• **Aim of the exercise**
The line containing "cad_parts[node].data.materials.append(material)" marks the start; return it and every line after it in the listing below, exactly, through the last.

** Begin **

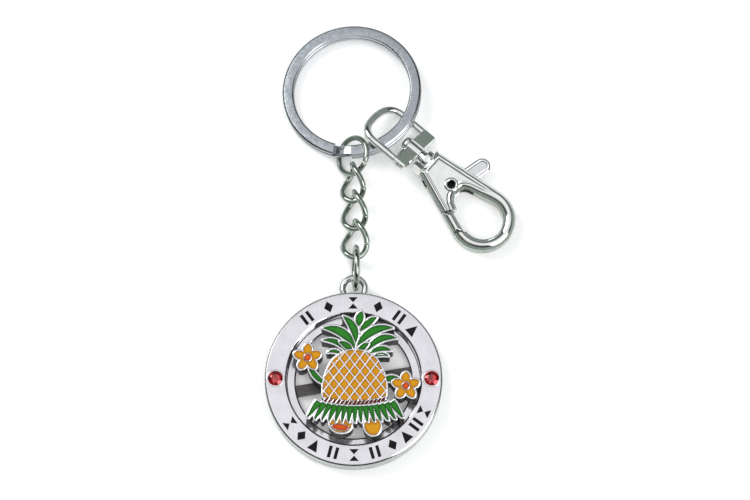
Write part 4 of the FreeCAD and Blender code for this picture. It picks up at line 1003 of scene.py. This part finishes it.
def gate_points():
    """The gate, between two depths under the hook's wall, from its joint to its reach."""
    shift = Vector((1.0, -0.6)).normalized() * 0.15
    start, ahead = JOINT_OUT + shift, JOINT_IN - JOINT_OUT
    roots, turns = [], []
    for depth in GATE_WALLS:
        base = SHOULDERS[1] + INWARD * depth
        gap = base - start
        roots.append(start + ahead * (gap.cross(WALL) / ahead.cross(WALL)))
        offset = base - PIN
        half = offset.dot(WALL)
        tip = base + WALL * (-half + math.sqrt(half ** 2 - offset.length ** 2 + GATE_REACH ** 2))
        turns.append(turn_of(tip - PIN))
    return [roots[0], *arc_about(PIN, GATE_REACH, *turns, 10), roots[1]]


# The bar's slope, by depth from its edge: a steep flank, a dark 27 degree flank, a flat crest.
BAR_DEPTHS = (0, 0.10, 0.16, 0.56, 0.64, 1.04, 1.14, 1.5)
BAR_SLOPES = (2.4, 1.4, 0.86, 0.80, 0.56, 0.5, 0.06, 0)


def bar_height(depth, high, scale=1.0):
    """Height of the bar's surface at each depth, its crest at high."""
    steps = np.linspace(0, 1.5, 151)
    slopes = np.interp(steps, BAR_DEPTHS, BAR_SLOPES)
    rise = np.concatenate([[0], np.cumsum((slopes[1:] + slopes[:-1]) / 2 * 0.01)])
    return high + scale * (np.interp(depth / scale, steps, rise) - rise[-1])


def hook_body():
    grid = Grid((0.2, -11.2), (27.6, 6.6), 0.085)
    outer = grid.polygon(hook_points(), 9.0)
    opening = grid.polygon(two_circle_hull(*OPENING), 4.5)
    depth = np.minimum(-outer, opening)
    plate = np.maximum(np.maximum(outer + PLATE_IN, PLATE_IN + 0.1 - opening), 1.0 - grid.x)
    surface = bar_height(depth, HOOK_HALF)
    groove = np.exp(-(plate / GROOVE_WIDE) ** 2) * np.clip((17.0 - grid.x) / 3.0, 0, 1)
    surface = surface - GROOVE_DEEP * groove
    # Behind the collar the plate falls away.
    surface = np.minimum(surface, HOOK_HALF - 0.55 * np.clip(BEHIND_COLLAR - grid.x, 0, 2))
    gate_cut = grid.polygon(gate_cut_points(GATE_REACH + 0.15), 2.0)
    region = np.maximum(outer, -joined([opening, gate_cut, grid.circle(PIN, PIN_HOLE_RAD)]))
    body = relief("hook_casting", grid, region, surface, -surface, CLASP)
    lever_slot = prisms("lever_slot", [rectangle(*LEVER_SLOT)], -LEVER_SLOT_HALF, LEVER_SLOT_HALF,
                        CLASP)
    boolean(body, [lever_slot], "DIFFERENCE", 35.0)
    shade_painted_flanks(body, CLASP_UP)
    finish_piece(body, *HOOK, CLASP_FLANK_SHADE)
    profile = rounded_loop([(0, -6.45), (1.15, -6.45), (2.0, -5.85), (2.0, -5.34), (1.05, -5.34),
                            (1.05, -1.45), (1.65, -1.45), (1.75, -1.0), (2.1, -0.3), (2.2, -0.1),
                            (2.8, -0.25), (2.8, 1.3), (1.9, 1.4), (1.9, 2.0), (0, 2.0)],
                           [0, 0.25, 0.2, 0.05, 0, 0, 0.1, 0.15, 0.05, 0.05, 0.72, 0.72, 0.05, 0,
                            0], 8)
    finish_piece(revolve("hook_stem", profile, CLASP @ ALONG, 64), *HOOK)
    lug = bevelled_box("hook_lug", (-1.0, -4.4, -1.2), (1.5, -2.7, 1.2), 0.3,
                       CLASP @ turn_about("X", -24.0))
    finish_piece(lug, *HOOK)


def bevelled_box(name, low, high, cut, matrix):
    """A box with every edge cut off at 45 degrees."""
    mesh = bmesh.new()
    for sides in itertools.product((0, 1), repeat=3):
        corner = [high[i] if side else low[i] for i, side in enumerate(sides)]
        inward = [-cut if side else cut for side in sides]
        for keep in range(3):
            mesh.verts.new([corner[i] + (0 if i == keep else inward[i]) for i in range(3)])
    bmesh.ops.convex_hull(mesh, input=mesh.verts)
    bmesh.ops.dissolve_limit(mesh, angle_limit=0.02, verts=mesh.verts, edges=mesh.edges)
    bmesh.ops.recalc_face_normals(mesh, faces=mesh.faces)
    mesh.verts.index_update()
    verts = [tuple(v.co) for v in mesh.verts]
    faces = [[v.index for v in face.verts] for face in mesh.faces]
    mesh.free()
    return new_piece(name, verts, faces, matrix, 20.0)


def hook_rivet():
    half, rim = HOOK_HALF, 0.2
    profile = rounded_loop([(0, -half - rim), (1.65, -half - rim), (1.65, -half), (PIN_RAD, -half),
                            (PIN_RAD, half - 0.05), (1.68, half - 0.05), (1.68, half + 0.02),
                            (1.36, half + rim), (1.16, half + rim), (0.95, half + 0.06), (0.9, 0.6),
                            (0, 0.6)],
                           [0, 0.12, 0, 0, 0, 0, 0.02, 0.08, 0.08, 0.03, 0.1, 0], 3)
    at = CLASP @ Matrix.Translation((PIN.x, PIN.y, 0))
    finish_piece(revolve("hook_rivet_turned", profile, at, 64), *RIVET, "clasp_nickel",
                 CLASP_NICKEL)
    # A nearly black cup in the rivet's bore: painted shade for the depth of the hole.
    cup = [(0, 0.61), (0.88, 0.61), (0.93, half + 0.06), (0.88, half + 0.06), (0.82, 0.7), (0, 0.7)]
    finish_piece(revolve("hook_rivet_bore_shade", cup, at, 48), *RIVET, "dark_metal", CASTING_WALL_SHADE)


def hook_lever():
    """Flat thumb tab and arm, and the gate that closes the hook."""
    grid = Grid((3.0, -11.5), (20.5, 11.0), 0.085)
    lean = Vector((0.24, 0.97)).normalized()
    cross = Vector((lean.y, -lean.x))
    root, end, half = Vector((9.6, 1.6)), Vector((11.0, 7.4)), 1.85

    def on_wall(distance, inset):
        return SHOULDERS[1] + WALL * distance + INWARD * inset

    tab = [root - cross * half, end - cross * half]
    tab += [end + cross * (half * -math.cos(a)) + lean * (half * math.sin(a))
            for a in np.linspace(0.15, math.pi - 0.15, 16)]
    tab += [end + cross * half, root + cross * half]
    neck = [PIN + Vector((-1.7, 0)), root - cross * half, root + cross * half * 0.9,
            PIN + Vector((1.7, 0.4))]
    arm = [on_wall(3.8, 0.02), on_wall(12.2, 0.02), on_wall(12.2, 2.0), PIN + Vector((2.0, -1.25)),
           PIN + Vector((-2.0, -0.5))]
    flat = joined([grid.polygon(points, 2.5) for points in (tab, neck, arm)]
                  + [grid.circle(PIN, 2.5)])
    region = np.maximum(flat, -grid.circle(PIN, LEVER_HOLE_RAD))
    inset = -flat
    top = 0.3 - 0.55 * np.clip(0.32 - inset, 0, 1) - 0.09 * np.exp(-((inset - 0.62) / 0.16) ** 2)
    bottom = -1.1 + 0.16 * (1 - np.clip(inset / 0.22, 0, 1)) ** 2
    plate = relief("lever_plate", grid, region, top, bottom, CLASP)
    finish_piece(plate, *LEVER, LEVER_METAL, LEVER_METAL)
    gate = grid.polygon(gate_points(), 2.0)
    surface = bar_height(-gate, 1.88, 0.8)
    bar = relief("lever_gate", grid, gate, surface, -surface, CLASP)
    shade_painted_flanks(bar, CLASP_UP)
    finish_piece(bar, *LEVER, CLASP_NICKEL, CLASP_FLANK_SHADE)


def lever_spring():
    """A few turns round the rivet with two straight legs."""
    radius, pitch, high, leg = 1.75, 0.38, 0.42, 3.6
    last = 2 * math.pi * high / pitch
    coil = [(*circle_point(radius, angle), pitch * angle / (2 * math.pi))
            for angle in np.linspace(0, last, 60)]
    far = np.array(coil[-1]) + np.array([-math.sin(last), math.cos(last), 0]) * leg
    path = [(radius, -leg * share, 0.0) for share in (1.0, 0.6, 0.3, 0.1)] + coil + [tuple(far)]
    at = CLASP @ Matrix.Translation((PIN.x, PIN.y, 0.56)) @ turn_about("Z", 200.0)
    finish_piece(wire("lever_spring_wire", path, 0.16, at, 12), "hook", ["lever_spring"],
                 "spring_steel", SPRING)


def swivel_eye():
    """A bent-wire loop, its flat crossbar and the barrel the stem turns in."""
    wide, top, corner, corner_x, foot = 6.0, -15.45, 3.8, -11.4, -4.8
    corner_y = wide - corner
    rise = corner_x - top
    crown = (rise ** 2 - corner ** 2 + corner_y ** 2) / (2 * (rise - corner))
    crown_x = top + crown
    path = [(x, wide) for x in np.linspace(foot, corner_x, 14)[:-1]]
    swing = math.atan2(corner_y, corner_x - crown_x)
    for radius, centre, start, stop, count in (
            (corner, (corner_x, corner_y), math.pi / 2, swing, 12),
            (crown, (crown_x, 0.0), swing, 2 * math.pi - swing, 24),
            (corner, (corner_x, -corner_y), -swing, -math.pi / 2, 12)):
        path += [circle_point(radius, turn, centre)
                 for turn in np.linspace(start, stop, count)[:-1]]
    path += [(x, -wide) for x in np.linspace(corner_x, foot, 14)]
    loop = wire("swivel_loop", [(x, y, 0.0) for x, y in path], 0.95, EYE, 40)
    bar = bevelled_box("bar_block", (-5.2, -6.8, -0.9), (-1.6, 6.55, 1.02), 0.34, EYE)
    section = rounded_loop(rectangle(0, -5.24, 1.65, -1.56), [0, 0.18, 0.18, 0], 4)
    barrel = revolve("barrel", section, EYE @ ALONG, 48)
    bore = revolve("bore", rectangle(0, -7.0, 1.11, 0.0), EYE @ ALONG, 40)
    boolean(loop, [bar, barrel], "UNION")
    boolean(loop, [bore], "DIFFERENCE", 13.0)
    finish_piece(loop, "swivel_eye", ["swivel_eye"], "clasp_nickel", CLASP_NICKEL)


# ---------------- stage, light and camera

FLOOR_HALF, FLOOR_HIGH, FLOOR_GLOW = 700.0, -0.02, 0.22
# Name, place, diameter, power.
LAMPS = (("key", (-430.0, 330.0, 520.0), 460.0, 2.8), ("fill", (420.0, -260.0, 480.0), 460.0, 1.9))
CAMERA_AT, CAMERA_TILT, CAMERA_LENS, CAMERA_SENSOR = (4.817, -120.868, 531.018), 16.0, 115.2, 36.0
# The studio's light by the height that it comes from: a soft low box, a dark band, a box overhead.
WORLD_BANDS = (
    (0.00, (0.42, 0.48, 0.44)), (0.20, (0.37, 0.43, 0.39)), (0.36, (0.31, 0.37, 0.33)),
    (0.46, (0.23, 0.27, 0.24)), (0.50, (0.010, 0.012, 0.010)), (0.70, (0.010, 0.011, 0.010)),
    (0.75, (0.22, 0.23, 0.23)), (0.79, (1.10, 1.10, 1.12)), (1.00, (1.12, 1.12, 1.15)),
)
# All of it is dimmer at the far side.
WORLD_FADE = ((0.00, (1.0, 1.0, 1.0)), (0.30, (1.0, 1.0, 1.0)), (0.40, (0.62, 0.63, 0.65)),
              (1.00, (0.75, 0.76, 0.77)))


def floor():
    """A plain pale floor that glows a little, which softens the shadows on it."""
    n = Nodes("pale_floor")
    n.colour(n.noise(0.02, 2.0), (0.3, (0.93, 0.93, 0.93)), (0.7, (0.95, 0.95, 0.95)))
    n.set(Roughness=0.9, Emission_Color=(1.0, 1.0, 1.0, 1.0), Emission_Strength=FLOOR_GLOW)
    verts = [(x, y, FLOOR_HIGH)
             for x, y in rectangle(-FLOOR_HALF, -FLOOR_HALF, FLOOR_HALF, FLOOR_HALF)]
    ground = new_piece("floor", verts, [(0, 1, 2, 3)])
    ground.data.materials.append(n.material)


def stand(name, data, at):
    """Puts a lamp or the camera at a place in millimetres."""
    item = bpy.data.objects.new(name, data)
    item.location = MIDDLE + Vector(at) * MM
    bpy.context.scene.collection.objects.link(item)
    return item


def lamps_and_camera():
    for name, at, size, power in LAMPS:
        data = bpy.data.lights.new(name, "AREA")
        data.shape, data.size, data.energy = "DISK", size * MM, power
        lamp = stand(name, data, at)
        lamp.rotation_euler = (-Vector(at)).to_track_quat("-Z", "Y").to_euler()
    data = bpy.data.cameras.new("camera")
    data.lens, data.sensor_width = CAMERA_LENS, CAMERA_SENSOR
    camera = stand("camera", data, CAMERA_AT)
    camera.rotation_euler = (math.radians(CAMERA_TILT), 0, 0)
    bpy.context.scene.camera = camera
    bpy.context.scene.view_settings.view_transform = "Standard"


def studio_world():
    """A soft studio that the metal reflects, lit by direction only."""
    world = bpy.data.worlds.new("studio")
    bpy.context.scene.world = world
    world.use_nodes = True
    tree = world.node_tree
    new, link = tree.nodes.new, tree.links.new
    split = new("ShaderNodeSeparateXYZ")
    link(new("ShaderNodeTexCoord").outputs["Generated"], split.inputs[0])
    product = new("ShaderNodeMix")
    product.data_type, product.blend_type = "RGBA", "MULTIPLY"
    product.inputs[0].default_value = 1.0
    for axis, stops, socket in (("Z", WORLD_BANDS, 6), ("Y", WORLD_FADE, 7)):
        ramp = new("ShaderNodeValToRGB")
        set_stops(ramp, stops)
        link(split.outputs[axis], ramp.inputs["Fac"])
        link(ramp.outputs["Color"], product.inputs[socket])
    background = next(n for n in tree.nodes if n.type == "BACKGROUND")
    link(product.outputs[2], background.inputs["Color"])
    background.inputs["Strength"].default_value = 1.0


# ---------------- build

split_ring()
upper_ring()
for link in CHAIN:
    chain_link(*link)
lower_ring()
medallion()
emblem()
hook_body()
hook_rivet()
hook_lever()
lever_spring()
swivel_eye()
for node, material in (("spinner_bar", SPINNER_BAR_SHADE), ("spinner_retainer", SILVER)):
    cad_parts[node].data.materials.clear()
    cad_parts[node].data.materials.append(material)
floor()
lamps_and_camera()
studio_world()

** End **

• **Finished exercise**
    cad_parts[node].data.materials.append(material)
floor()
lamps_and_camera()
studio_world()